▶ AIM OF THE EXERCISE
Starting at the line that contains "Keep writing the Blender", reproduce each line exactly up to and including the line that contains "of the stitches". Reproduce nothing else.

▶ ROWS

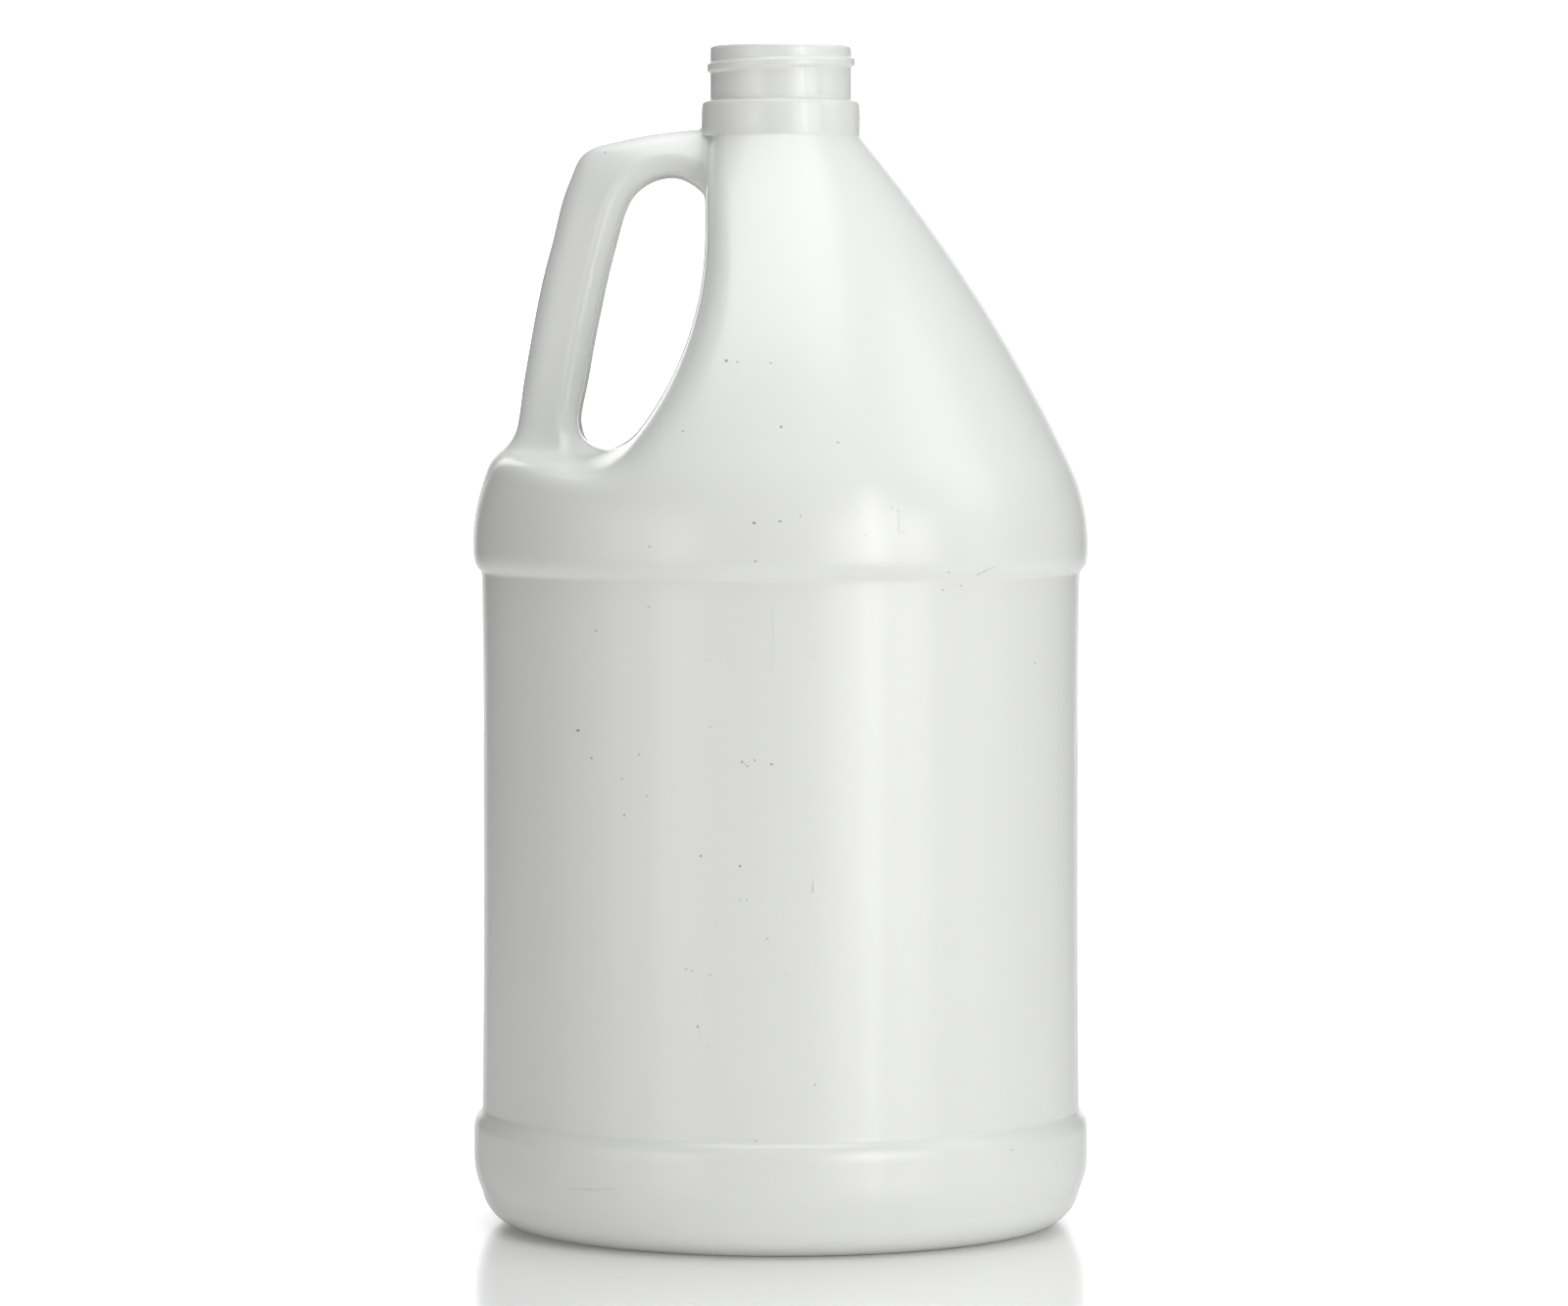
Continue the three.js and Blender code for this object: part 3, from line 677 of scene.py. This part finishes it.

==

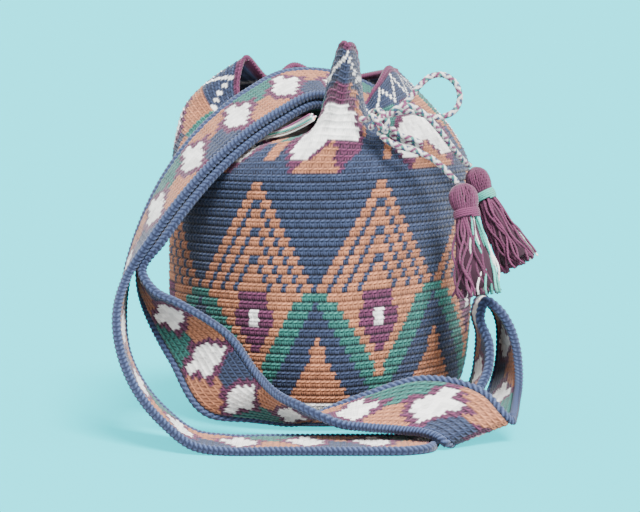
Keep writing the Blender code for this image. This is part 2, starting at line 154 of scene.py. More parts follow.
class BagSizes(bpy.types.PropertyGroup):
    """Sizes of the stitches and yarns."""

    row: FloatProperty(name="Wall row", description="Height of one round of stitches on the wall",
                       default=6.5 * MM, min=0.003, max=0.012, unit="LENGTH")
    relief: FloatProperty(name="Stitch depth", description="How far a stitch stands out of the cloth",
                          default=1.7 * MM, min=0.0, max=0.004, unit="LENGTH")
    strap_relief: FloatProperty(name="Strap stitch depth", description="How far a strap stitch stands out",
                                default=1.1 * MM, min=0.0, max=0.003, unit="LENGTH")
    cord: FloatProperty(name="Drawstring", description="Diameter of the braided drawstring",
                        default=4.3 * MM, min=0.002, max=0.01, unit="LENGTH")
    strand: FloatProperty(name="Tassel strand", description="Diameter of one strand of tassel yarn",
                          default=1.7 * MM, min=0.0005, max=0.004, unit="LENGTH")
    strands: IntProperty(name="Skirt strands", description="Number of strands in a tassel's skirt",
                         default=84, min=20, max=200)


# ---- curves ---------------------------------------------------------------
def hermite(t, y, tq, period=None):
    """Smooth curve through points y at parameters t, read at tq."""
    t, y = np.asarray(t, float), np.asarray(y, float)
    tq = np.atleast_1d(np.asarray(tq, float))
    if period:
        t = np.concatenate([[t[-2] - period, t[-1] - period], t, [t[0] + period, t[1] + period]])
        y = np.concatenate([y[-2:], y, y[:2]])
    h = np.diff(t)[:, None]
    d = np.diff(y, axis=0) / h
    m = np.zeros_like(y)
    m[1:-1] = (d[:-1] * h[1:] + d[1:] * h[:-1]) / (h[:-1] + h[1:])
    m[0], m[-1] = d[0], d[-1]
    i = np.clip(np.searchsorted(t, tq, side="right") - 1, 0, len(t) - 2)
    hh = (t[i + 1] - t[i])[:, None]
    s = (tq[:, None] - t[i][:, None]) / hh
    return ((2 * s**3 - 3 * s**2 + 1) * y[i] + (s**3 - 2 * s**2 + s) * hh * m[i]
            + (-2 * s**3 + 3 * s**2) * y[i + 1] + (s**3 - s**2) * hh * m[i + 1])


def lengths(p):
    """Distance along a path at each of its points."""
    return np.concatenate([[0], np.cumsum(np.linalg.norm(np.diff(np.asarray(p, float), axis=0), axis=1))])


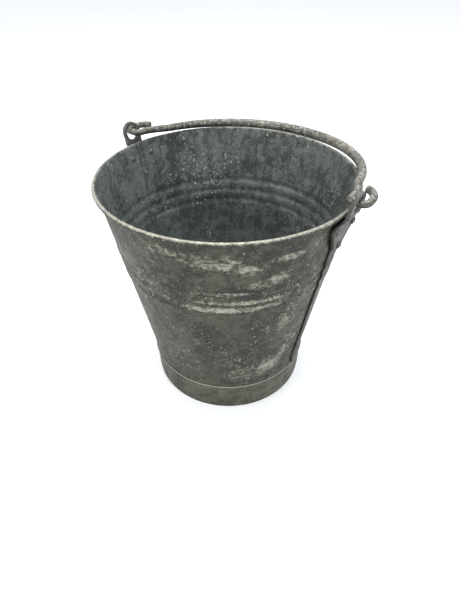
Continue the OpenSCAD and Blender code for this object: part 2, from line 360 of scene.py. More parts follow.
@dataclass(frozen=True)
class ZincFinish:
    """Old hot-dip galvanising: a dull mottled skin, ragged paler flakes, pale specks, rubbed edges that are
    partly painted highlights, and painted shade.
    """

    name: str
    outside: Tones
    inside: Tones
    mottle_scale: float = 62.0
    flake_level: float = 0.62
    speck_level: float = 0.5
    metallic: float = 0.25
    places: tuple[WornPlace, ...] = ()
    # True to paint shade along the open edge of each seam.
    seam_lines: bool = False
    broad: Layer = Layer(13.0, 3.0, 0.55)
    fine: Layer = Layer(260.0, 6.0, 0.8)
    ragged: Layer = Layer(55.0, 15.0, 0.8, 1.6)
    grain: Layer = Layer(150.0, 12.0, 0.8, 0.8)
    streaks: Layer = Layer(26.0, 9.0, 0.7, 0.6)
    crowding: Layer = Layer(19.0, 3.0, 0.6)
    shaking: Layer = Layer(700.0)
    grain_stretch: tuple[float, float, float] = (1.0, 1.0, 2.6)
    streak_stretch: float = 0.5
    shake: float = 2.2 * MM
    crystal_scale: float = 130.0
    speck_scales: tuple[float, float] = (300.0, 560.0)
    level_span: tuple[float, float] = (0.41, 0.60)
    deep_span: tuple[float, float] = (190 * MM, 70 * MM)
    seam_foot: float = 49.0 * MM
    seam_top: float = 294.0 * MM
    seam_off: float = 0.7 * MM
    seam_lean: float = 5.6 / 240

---

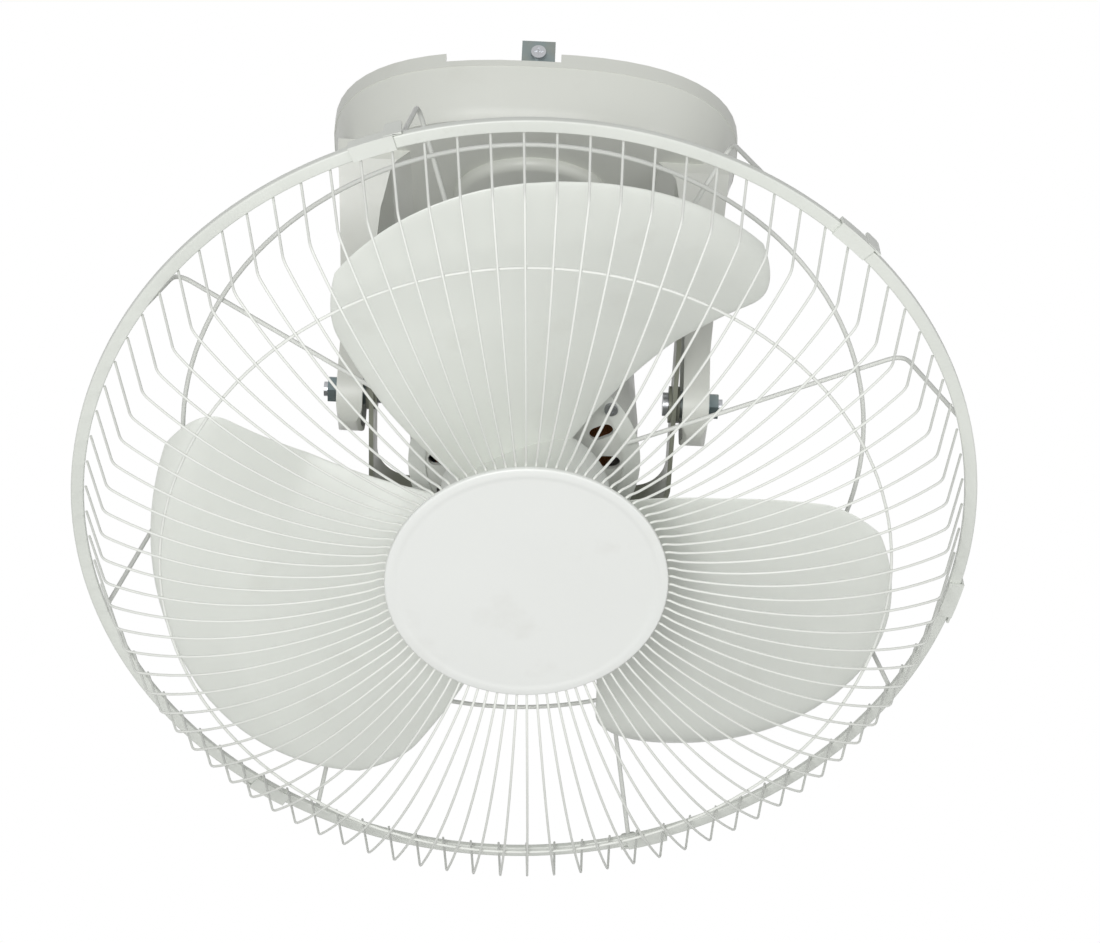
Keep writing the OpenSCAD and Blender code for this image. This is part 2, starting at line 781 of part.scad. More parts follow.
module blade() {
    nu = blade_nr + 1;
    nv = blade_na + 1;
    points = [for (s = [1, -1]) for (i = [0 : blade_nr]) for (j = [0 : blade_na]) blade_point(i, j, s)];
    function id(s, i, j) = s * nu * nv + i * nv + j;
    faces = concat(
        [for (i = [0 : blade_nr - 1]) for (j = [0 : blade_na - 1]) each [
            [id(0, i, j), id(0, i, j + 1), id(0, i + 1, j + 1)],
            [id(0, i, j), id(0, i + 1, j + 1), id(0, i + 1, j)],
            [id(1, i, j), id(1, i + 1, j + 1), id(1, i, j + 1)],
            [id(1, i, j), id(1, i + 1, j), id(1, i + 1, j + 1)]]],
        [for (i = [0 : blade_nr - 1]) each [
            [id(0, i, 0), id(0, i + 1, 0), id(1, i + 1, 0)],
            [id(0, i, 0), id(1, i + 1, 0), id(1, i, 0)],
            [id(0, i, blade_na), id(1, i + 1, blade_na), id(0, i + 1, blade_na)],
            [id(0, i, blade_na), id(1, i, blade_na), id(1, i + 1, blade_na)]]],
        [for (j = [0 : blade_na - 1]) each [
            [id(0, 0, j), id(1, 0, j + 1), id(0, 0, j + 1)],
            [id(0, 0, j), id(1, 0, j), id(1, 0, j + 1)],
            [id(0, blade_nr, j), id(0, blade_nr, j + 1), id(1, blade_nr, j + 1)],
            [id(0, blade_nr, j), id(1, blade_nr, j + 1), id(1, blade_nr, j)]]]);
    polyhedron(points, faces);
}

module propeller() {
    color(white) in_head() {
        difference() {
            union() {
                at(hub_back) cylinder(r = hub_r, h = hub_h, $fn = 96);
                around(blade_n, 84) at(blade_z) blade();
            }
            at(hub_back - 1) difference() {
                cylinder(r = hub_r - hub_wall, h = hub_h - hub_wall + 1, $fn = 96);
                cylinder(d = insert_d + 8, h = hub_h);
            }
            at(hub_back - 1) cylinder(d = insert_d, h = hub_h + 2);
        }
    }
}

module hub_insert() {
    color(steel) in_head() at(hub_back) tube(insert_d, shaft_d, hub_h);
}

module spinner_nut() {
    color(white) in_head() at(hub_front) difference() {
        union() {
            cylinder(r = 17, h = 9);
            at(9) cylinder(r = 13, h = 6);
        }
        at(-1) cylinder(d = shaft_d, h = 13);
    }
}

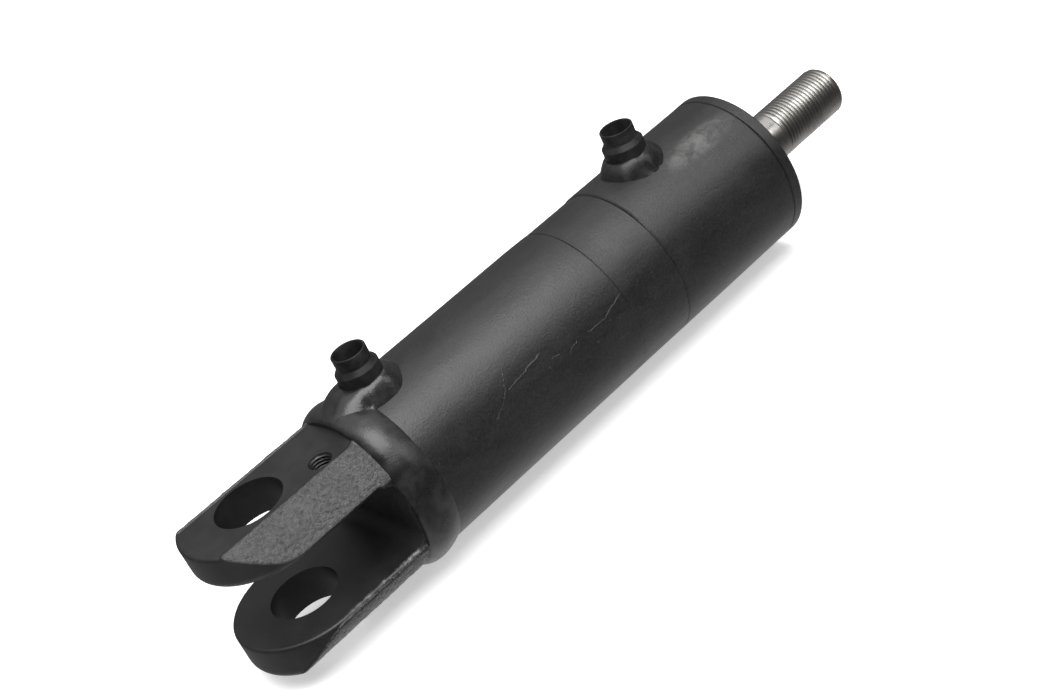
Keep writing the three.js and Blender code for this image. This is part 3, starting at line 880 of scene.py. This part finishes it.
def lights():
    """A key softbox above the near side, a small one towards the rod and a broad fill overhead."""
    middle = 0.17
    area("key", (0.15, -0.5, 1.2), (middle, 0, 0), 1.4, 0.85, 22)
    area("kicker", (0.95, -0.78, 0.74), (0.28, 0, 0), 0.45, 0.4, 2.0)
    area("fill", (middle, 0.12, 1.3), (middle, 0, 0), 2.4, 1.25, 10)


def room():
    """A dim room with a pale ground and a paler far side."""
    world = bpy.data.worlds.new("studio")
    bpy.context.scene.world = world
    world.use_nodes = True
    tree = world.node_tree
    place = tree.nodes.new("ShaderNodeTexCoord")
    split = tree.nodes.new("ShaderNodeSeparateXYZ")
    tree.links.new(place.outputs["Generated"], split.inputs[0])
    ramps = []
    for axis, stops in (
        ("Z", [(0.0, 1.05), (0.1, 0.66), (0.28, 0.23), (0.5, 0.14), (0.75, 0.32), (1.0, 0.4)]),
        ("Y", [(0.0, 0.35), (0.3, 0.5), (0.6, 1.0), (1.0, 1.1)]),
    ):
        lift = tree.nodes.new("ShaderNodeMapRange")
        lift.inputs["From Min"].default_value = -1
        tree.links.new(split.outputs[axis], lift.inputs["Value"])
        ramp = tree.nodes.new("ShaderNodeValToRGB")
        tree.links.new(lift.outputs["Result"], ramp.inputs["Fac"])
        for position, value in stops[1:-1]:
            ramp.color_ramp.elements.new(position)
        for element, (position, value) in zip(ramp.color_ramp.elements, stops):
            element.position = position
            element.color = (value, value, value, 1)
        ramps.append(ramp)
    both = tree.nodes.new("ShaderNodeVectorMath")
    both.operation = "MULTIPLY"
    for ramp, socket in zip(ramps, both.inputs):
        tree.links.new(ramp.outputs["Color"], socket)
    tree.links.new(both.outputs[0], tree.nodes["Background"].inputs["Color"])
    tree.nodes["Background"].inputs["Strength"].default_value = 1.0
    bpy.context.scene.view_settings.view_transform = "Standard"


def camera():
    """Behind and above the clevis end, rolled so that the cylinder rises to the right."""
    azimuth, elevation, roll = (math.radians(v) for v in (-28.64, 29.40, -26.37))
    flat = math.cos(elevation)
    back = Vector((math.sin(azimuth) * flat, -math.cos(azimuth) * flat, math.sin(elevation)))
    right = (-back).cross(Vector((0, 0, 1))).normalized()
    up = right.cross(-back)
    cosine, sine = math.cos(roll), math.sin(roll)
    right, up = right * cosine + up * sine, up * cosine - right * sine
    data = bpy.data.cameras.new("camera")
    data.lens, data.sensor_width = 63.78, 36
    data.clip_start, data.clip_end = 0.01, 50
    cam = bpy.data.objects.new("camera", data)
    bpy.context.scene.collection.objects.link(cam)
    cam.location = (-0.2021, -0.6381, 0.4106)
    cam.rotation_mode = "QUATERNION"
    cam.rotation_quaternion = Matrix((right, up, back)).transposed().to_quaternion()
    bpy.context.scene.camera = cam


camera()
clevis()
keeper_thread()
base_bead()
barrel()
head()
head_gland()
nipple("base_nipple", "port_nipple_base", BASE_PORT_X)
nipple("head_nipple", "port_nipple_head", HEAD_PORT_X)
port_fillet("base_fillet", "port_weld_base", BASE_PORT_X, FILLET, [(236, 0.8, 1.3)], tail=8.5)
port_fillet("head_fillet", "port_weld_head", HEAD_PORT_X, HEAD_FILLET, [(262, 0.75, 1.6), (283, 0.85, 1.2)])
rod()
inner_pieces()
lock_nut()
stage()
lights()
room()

▶ FULL RESPONSE
Keep writing the Blender code for this image. This is part 2, starting at line 154 of scene.py. More parts follow.
class BagSizes(bpy.types.PropertyGroup):
    """Sizes of the stitches and yarns."""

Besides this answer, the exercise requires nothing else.